For twenty years, he fingers bits of proof and testimony, going backward and forward in time, struggling to put what he finds in place, suffering the pain of remembering, threading through the tangle of lives, including his own.

The death of the narrator's young wife in childbirth alters the rest of his years. His capacity to love evaporates. Memories of the past eclipse the present. "If I write as if I'm a dead man, as a matter of fact, that's true, true as true can be. For a long time I've felt like one, just keeping up a pretense of living for a while longer. I'm serving a suspended sentence, you might say."

Reading By A Slow River, we are reminded of the general who waited twenty years for revenge in Sándor Márai's unforgettable novel, Embers. Like the general, the narrator of By A Slow River occupies a closed world. A single unexpected event cleaved his life in two, time stopped, and his existence on the other side is numbed by death.

The murder at the forefront of By A Slow River is that of the nearly ten-year-old Morning Glory, discovered with "purple blotches ringing her neck like a garland." She is found on the bank of a canal behind an open gate leading to the stately walls of the prosecutor's estate.

The haunting voice of the narrator tells us, "I'll be calling forth a lot of shadows, but one will be out front." This particular shadow belongs to Pierre-Ange Destinat, the prosecutor for more than thirty years, who "plied his trade like clockwork, never faltering, never breaking down."

Events can occur where the choices are few. Bloody moments can follow moments of grace. What can we do but howl with rage?
We question the truth, as the narrator does, probing deeper, opening locked drawers, passing again and again over a strange crime scene.
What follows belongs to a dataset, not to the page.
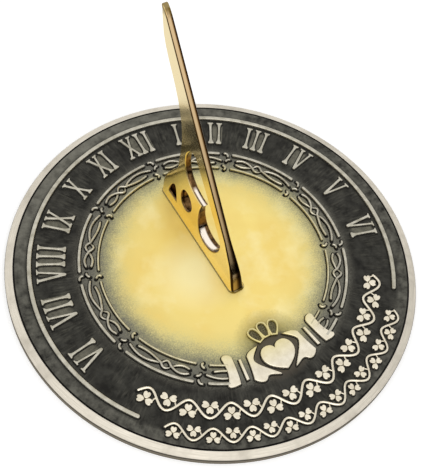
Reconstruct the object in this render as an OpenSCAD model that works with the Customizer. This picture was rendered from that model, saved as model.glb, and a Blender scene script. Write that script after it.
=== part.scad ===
// Garden sundial: a cast brass dial plate with a Celtic border and a claddagh,
// a separate pierced gnomon, and the two screws with washers that hold it.
// Frame: +Y is twelve o'clock, +X is the afternoon side, +Z is up, and the
// origin is the middle of the underside. Lengths are in millimetres.

/* [Dial plate] */
// Diameter over the rim
dial_d = 260; // [240:2:290]
// Height of the rim and of the flat field above the surface the dial stands on
rim_h = 7; // [6.8:0.1:9]
// Thickness of the cast field
web_t = 3; // [2.6:0.1:3.2]
// Width of the bright bevel round the rim
bevel_w = 5; // [3:0.5:7]
// Height lost over the bevel
bevel_drop = 2.6; // [1.5:0.1:4]
// Width of the foot ring under the rim
foot_ring_w = 7; // [5:0.5:10]
// Slope of the foot ring's inner wall, which lets the casting leave its mould
foot_draft = 1; // [0.5:0.1:2]
// Chamfer round the rim's lower edge
edge_chamfer = 0.5; // [0.2:0.1:1]
// Width of the dark groove inside the bevel
groove_w = 1; // [0.6:0.1:2]
// Depth of that groove
groove_depth = 0.6; // [0.3:0.1:1]

/* [Hour band] */
// Distance from the rim's edge to the middle of the raised band
band_inset = 15; // [13:0.5:18]
// Width of the raised band
band_w = 3.2; // [2:0.2:5]
// Height of the raised band above the field
band_h = 1.6; // [1:0.1:2.2]
// Angle from noon at which the band ends on either side
band_reach = 127; // [115:1:135]

/* [Hour numerals] */
// Distance from the band's middle line to the numerals' outer ends
numeral_gap = 4.2; // [3.5:0.1:5]
// Length of a numeral
numeral_len = 18; // [16:0.2:19]
// Height of the numerals above the field
numeral_h = 1.5; // [0.8:0.1:2.2]
// Distance south of the centre at which the hour lines meet
hour_origin = 21.5; // [16:0.5:26]
// Distance from the noon line at which the afternoon's hour lines start
noon_gap = 3; // [1:0.5:4]

/* [Vine] */
// Distance from the band's middle line inwards to the inner row's middle line
vine_inset = 14; // [12:0.5:15]
// Distance from the band's middle line outwards to the outer row's middle line
vine_outset = 1; // [0:0.1:1.6]
// Swing of the inner row's stem to either side
inner_swing = 4.8; // [3:0.1:5]
// Swing of the outer row's stem to either side
outer_swing = 4; // [2.5:0.1:4.2]
// Width of the inner row's stem
inner_stem_w = 1.8; // [1:0.1:2.4]
// Width of the outer row's stem
outer_stem_w = 1.6; // [1:0.1:2.2]
// Length of a leaf's lobe in the inner row
inner_lobe = 5; // [3:0.1:5.4]
// Length of a leaf's lobe in the outer row
outer_lobe = 4.2; // [3:0.1:4.6]
// Angle from the south at which the inner row ends on either side
inner_reach = 57; // [40:1:60]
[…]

The narrator's explorations devolve in surprising directions, and as a result the novel's meaning reaches well beyond the particular into the realm of the universal. Any place that collides with the carnage of war cannot escape defilement. War permeates the novel, but unlike the horrors in Ian McEwan's Atonement or the trenches of Siegfried Sassoon and Edmund Blunden, the field of battle is the quiet locale of ordinary lives.
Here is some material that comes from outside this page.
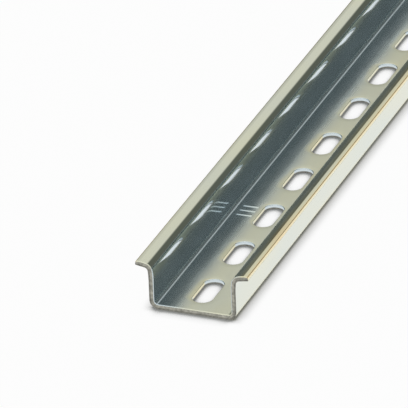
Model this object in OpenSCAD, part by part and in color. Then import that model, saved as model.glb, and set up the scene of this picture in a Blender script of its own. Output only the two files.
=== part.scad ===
// Perforated top-hat mounting rail, 35 mm wide and 15 mm high, roll-formed from 1.5 mm steel strip.
// The origin is at the middle of the underside. The rail runs along Y, its channel opens upward,
// and its underside lies on the plane z = 0. All sizes are in millimetres.

/* [Rail] */
// Length of the piece, cut from longer stock
rail_len = 500; // [100:25:2000]
// Overall width across both lips
rail_w = 35; // [34:0.5:40]
// Overall height, from the underside of the base to the highest point of the lips
rail_h = 15; // [10:0.5:20]
// Outside width of the channel, across its two side walls
channel_w = 27; // [25:0.5:28]
// Angle by which the lips rise towards their tips, in degrees
lip_rise = 10; // [0:1:15]

/* [Strip] */
// Thickness of the strip that the rail is rolled from
sheet_t = 1.5; // [1:0.1:2]
// Inside radius of the two bends between the base and the walls
foot_r = 1.2; // [0.5:0.1:2]
// Inside radius of the two bends between the walls and the lips
brow_r = 1.7; // [0.8:0.1:2]
// Radius on the two long edges of the strip, at the tips of the lips
edge_r = 0.4; // [0.1:0.05:0.45]
// Radius that the shear draws into the upper edge of each cut end
shear_r = 0.3; // [0.1:0.05:0.6]

/* [Slots] */
// Width of each fixing slot
slot_w = 6.2; // [4:0.1:8]
// Length of each fixing slot, from round end to round end
slot_len = 15; // [10:0.5:20]
// Distance from the centre of one slot to the centre of the next
slot_pitch = 25; // [22:0.5:40]
// Radius that the punch draws into the upper edge of each slot
punch_r = 0.4; // [0.1:0.05:0.6]

/* [Hidden] */

// Sides of the circles that turn into arcs and round holes
$fn = 64;
// How far a cut runs past the face that it breaks through
overcut = 1;
// How far a drawn edge stands clear over the surface that it follows
skim = 0.1;
// How far a lap reaches over the joint of two stretches, and how deep it lies inside the strip
lap = 0.2;

// Half widths of the channel outside, of the channel inside, and of the whole rail
channel_half = channel_w / 2;
inside_half = channel_half - sheet_t;
rail_half = rail_w / 2;
// Centre of the bend between base and wall, on the +X side
foot_x = inside_half - foot_r;
foot_z = sheet_t + foot_r;
// Radius on the upper side of the bend between wall and lip
brow_top_r = brow_r + sheet_t;
// Centre of that bend on the +X side, and the flat run of the lip after it, set so that the tip
// ends at the rail's full width and height, and held to a thousandth so that stretches meet exactly
brow_x = channel_half + brow_r;
lip_run = held(edge_r
    + (rail_half - edge_r - brow_x + (brow_r + edge_r) * sin(lip_rise)) / cos(lip_rise));
brow_z = held(rail_h - edge_r
    - (lip_run - edge_r) * sin(lip_rise) - (brow_top_r - edge_r) * cos(lip_rise));

// The slots fill the length, and the cut ends fall midway between two slots
slot_count = floor(rail_len / slot_pitch);
first_slot_y = -(slot_count - 1) * slot_pitch / 2;
// Straight part of a slot, between the centres of its round ends
slot_run = slot_len - slot_w;

// A size to the nearest thousandth of a millimetre
function held(size) = round(1000 * size) / 1000;

// The part of the plane that the bend between base and wall turns through, seen from its centre
module foot_slice_2d(reach) {
    translate([0, -reach])
        square(reach);
}

// The part of the plane that the bend between wall and lip turns through, seen from its centre
module brow_slice_2d(reach) {
    difference() {
        translate([-reach, 0])
            square(reach);
        rotate(lip_rise)
            square(2 * reach);
    }
}

// A full ring of strip, of which a bend takes its slice
module ring_2d(inside_r) {
    difference() {
        circle(r = inside_r + sheet_t);
        circle(r = inside_r);
    }
}

// A lap inside the strip that joins two stretches, with their joint on the Y axis and the strip's
// underside at y = 0
module lap_2d() {
    translate([-lap, lap])
        square([2 * lap, sheet_t - 2 * lap]);
}

// Flat stretch of strip that ends in a rolled edge, from x = 0 to lip_run, with its underside at y = 0
module lip_2d() {
    square([lip_run - edge_r, sheet_t]);
    translate([lip_run - 2 * edge_r, edge_r])
        square([2 * edge_r, sheet_t - 2 * edge_r]);
    for (y = [edge_r, sheet_t - edge_r])
        translate([lip_run - edge_r, y])
            circle(r = edge_r);
}

// The +X half of the section: base, bend, wall, bend and lip, each joined to the next by a lap
module half_section_2d() {
    square([foot_x, sheet_t]);
    translate([foot_x, 0])
        lap_2d();
    translate([foot_x, foot_z])
        intersection() {
            ring_2d(foot_r);
            foot_slice_2d(foot_r + sheet_t);
        }
    translate([inside_half, foot_z])
        square([sheet_t, brow_z - foot_z]);
    for (z = [foot_z, brow_z])
        translate([channel_half, z])
            rotate(90)
                lap_2d();
    translate([brow_x, brow_z]) {
        intersection() {
            ring_2d(brow_r);
            brow_slice_2d(brow_top_r);
        }
        rotate(lip_rise)
            translate([0, brow_r]) {
                lap_2d();
                lip_2d();
            }
    }
}

// The rolled profile, before it is punched and cut
module profile() {
    translate([0, rail_len / 2, 0])
        rotate([90, 0, 0])
            linear_extrude(height = rail_len) {
                half_section_2d();
                mirror([1, 0])
                    half_section_2d();
            }
}

// What a blade of the punch or the shear draws down along an edge: x is the distance from the
// cut face into the strip, and y is the height over the strip's upper surface
module drawn_edge_2d(r) {
    difference() {
        translate([-overcut, -r])
            square([overcut + r, r + skim]);
        translate([r, -r])
            circle(r = r);
    }
}

// The punch's drawn edge along the +X side of the straight part of a slot
module slot_side_edge() {
    translate([slot_w / 2, slot_run / 2, 0])
        rotate([90, 0, 0])
            linear_extrude(height = slot_run)
                drawn_edge_2d(punch_r);
}

// One fixing slot along Y, as the solid that is punched out, with z = 0 on the underside
module slot_cut() {
    for (end = [-1, 1])
        translate([0, end * slot_run / 2, 0]) {
            translate([0, 0, -overcut])
                cylinder(d = slot_w, h = sheet_t + 2 * overcut);
            translate([0, 0, sheet_t])
                rotate_extrude()
                    translate([slot_w / 2, 0])
                        drawn_edge_2d(punch_r);
        }
    translate([-slot_w / 2, -slot_run / 2, -overcut])
        cube([slot_w, slot_run, sheet_t + 2 * overcut]);
    translate([0, 0, sheet_t]) {
        slot_side_edge();
        mirror([1, 0, 0])
            slot_side_edge();
    }
}

// The shear's drawn edge along a straight stretch of the section. It starts at the origin and runs
// along +X, with the end face at y = 0 and the strip's upper surface at z = 0.
module shear_straight(run) {
    rotate([90, 0, 90])
        linear_extrude(height = run)
            drawn_edge_2d(shear_r);
}

// The shear's drawn edge round a bend, in the slice given as its child, with the end face at y = 0.
// The strip's upper surface has the radius r there, and the strip lies on the outer side of that
// radius, or with side = -1 on the inner side of it.
module shear_bend(r, side) {
    rotate([90, 0, 0])
        intersection() {
            rotate_extrude()
                translate([r, 0])
                    scale([-side, 1])
                        rotate(-90)
                            drawn_edge_2d(shear_r);
            linear_extrude(height = 2 * (shear_r + overcut), center = true)
                children();
        }
}

// The shear's drawn edge over the +X half of the section, with the end face at y = 0
module shear_half() {
    translate([0, 0, sheet_t])
        shear_straight(foot_x);
    translate([foot_x, 0, foot_z])
        shear_bend(foot_r, 1)
            foot_slice_2d(foot_r + overcut);
    translate([inside_half, 0, foot_z])
        rotate([0, -90, 0])
            shear_straight(brow_z - foot_z);
    translate([brow_x, 0, brow_z]) {
        shear_bend(brow_top_r, -1)
            brow_slice_2d(brow_top_r + overcut);
        rotate([0, -lip_rise, 0])
            translate([0, 0, brow_top_r])
                shear_straight(lip_run + overcut);
    }
}

// The shear's drawn edge over the whole section, at the end of the rail that faces -Y
module shear_cut() {
    translate([0, -rail_len / 2, 0]) {
        shear_half();
        mirror([1, 0, 0])
            shear_half();
    }
}

// The rail: one strip, rolled to its section, punched along the middle of its base and sheared off
module rail() {
    color([0.62, 0.64, 0.58])
        difference() {
            profile();
            for (i = [0 : slot_count - 1])
                translate([0, first_slot_y + i * slot_pitch, 0])
                    slot_cut();
            for (turn = [0, 180])
                rotate(turn)
                    shear_cut();
        }
}

rail();
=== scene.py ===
# %% [markdown]
# # A length of punched top-hat rail
# This lesson dresses one piece of the steel rail that holds the devices in a control cabinet.
# It is a single strip: rolled to a hat-shaped section, punched with slots, sheared to length and
# then zinc plated. The frame brings the measured solid, and everything below is built over it.

# %% Load the measured frame
import math
import bpy
from mathutils import Matrix, Vector


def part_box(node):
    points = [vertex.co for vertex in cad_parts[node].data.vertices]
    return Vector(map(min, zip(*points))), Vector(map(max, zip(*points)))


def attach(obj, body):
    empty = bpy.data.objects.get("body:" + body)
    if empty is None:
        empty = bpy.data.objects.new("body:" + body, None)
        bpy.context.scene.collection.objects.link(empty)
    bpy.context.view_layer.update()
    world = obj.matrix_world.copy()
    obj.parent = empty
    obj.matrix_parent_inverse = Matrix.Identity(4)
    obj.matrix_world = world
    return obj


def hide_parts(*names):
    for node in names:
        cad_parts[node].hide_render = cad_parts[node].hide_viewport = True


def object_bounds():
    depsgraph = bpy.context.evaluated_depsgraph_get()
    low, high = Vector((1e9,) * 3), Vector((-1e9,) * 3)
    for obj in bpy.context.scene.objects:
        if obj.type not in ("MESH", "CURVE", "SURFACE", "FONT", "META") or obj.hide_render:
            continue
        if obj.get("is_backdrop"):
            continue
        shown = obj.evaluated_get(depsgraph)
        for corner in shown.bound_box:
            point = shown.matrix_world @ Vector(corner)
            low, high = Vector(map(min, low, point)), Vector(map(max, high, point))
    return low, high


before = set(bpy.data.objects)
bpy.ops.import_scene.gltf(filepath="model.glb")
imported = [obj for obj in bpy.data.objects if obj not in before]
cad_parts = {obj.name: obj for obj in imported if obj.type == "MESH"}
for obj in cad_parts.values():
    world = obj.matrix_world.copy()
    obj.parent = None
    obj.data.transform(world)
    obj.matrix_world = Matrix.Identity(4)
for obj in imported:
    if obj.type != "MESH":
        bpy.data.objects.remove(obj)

MM = 0.001
cad_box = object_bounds()
rail_low, rail_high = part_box("rail")
rail_size = rail_high - rail_low
print("rail, mm:", [round(side / MM, 2) for side in rail_size])

# %% [markdown]
# ## The sizes of the strip
# The overall width, height and length come from the frame. The rest are the sizes that the rolling
# mill and the punch set: the thickness, the bend radii, and the slots with their pitch.
# Four of them are 0.1 to 0.5 mm tighter than in the solid, because they are seen here as narrow
# lines of light: the bend between wall and lip, the upper edge of each tip, and the edges that the
# punch and the shear draw down.

# %% Sizes of the strip and its bends
SHEET = 1.5 * MM
CHANNEL_HALF = 13.5 * MM
FOOT_R = 1.2 * MM
BROW_R = 1.2 * MM
EDGE_R = 0.4 * MM
TIP_R = 0.25 * MM
LIP_RISE = math.radians(10)
print("channel outside, mm:", round(2 * CHANNEL_HALF / MM, 1), "sheet, mm:", SHEET / MM)

# %% Sizes and places of the slots, and what punch and shear draw down
SLOT_R = 3.1 * MM
SLOT_RUN = 8.8 * MM
SLOT_PITCH = 25 * MM
PUNCH_R = 0.2 * MM
SHEAR_R = 0.2 * MM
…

In the end, the narrator concludes, life doesn't give you any warnings. Events can occur where the choices are few. Bloody moments can follow moments of grace. What can we do but howl with rage? At his dead wife's bedside he "howled at the street, howled with all the anger of a mistreated animal."

Even when we are able to make deliberate choices, they may be wrong and though we recognize they are wrong, it's often too late to turn back. The narrator's wry observation of a jailed Breton is telling: "He looked at me then with the absent smile of one who, having made his choice at a fork in the road, has continued too long to turn back."

Our singular tragedies cannot change the world. Neither the slaughter of thousands of innocents on a field of battle, nor of one small child on the bank of a slow canal can promise a change for the better in the human heart. The world is indifferent. It does not stop to mourn and, worse, it does not appear to remember.

The Great War ended with the illusion of peace, followed by another war to enforce that uncertain peace. "The world doesn't stop turning just because some of us are suffering," the narrator concludes. "And bastards will be bastards, no matter what."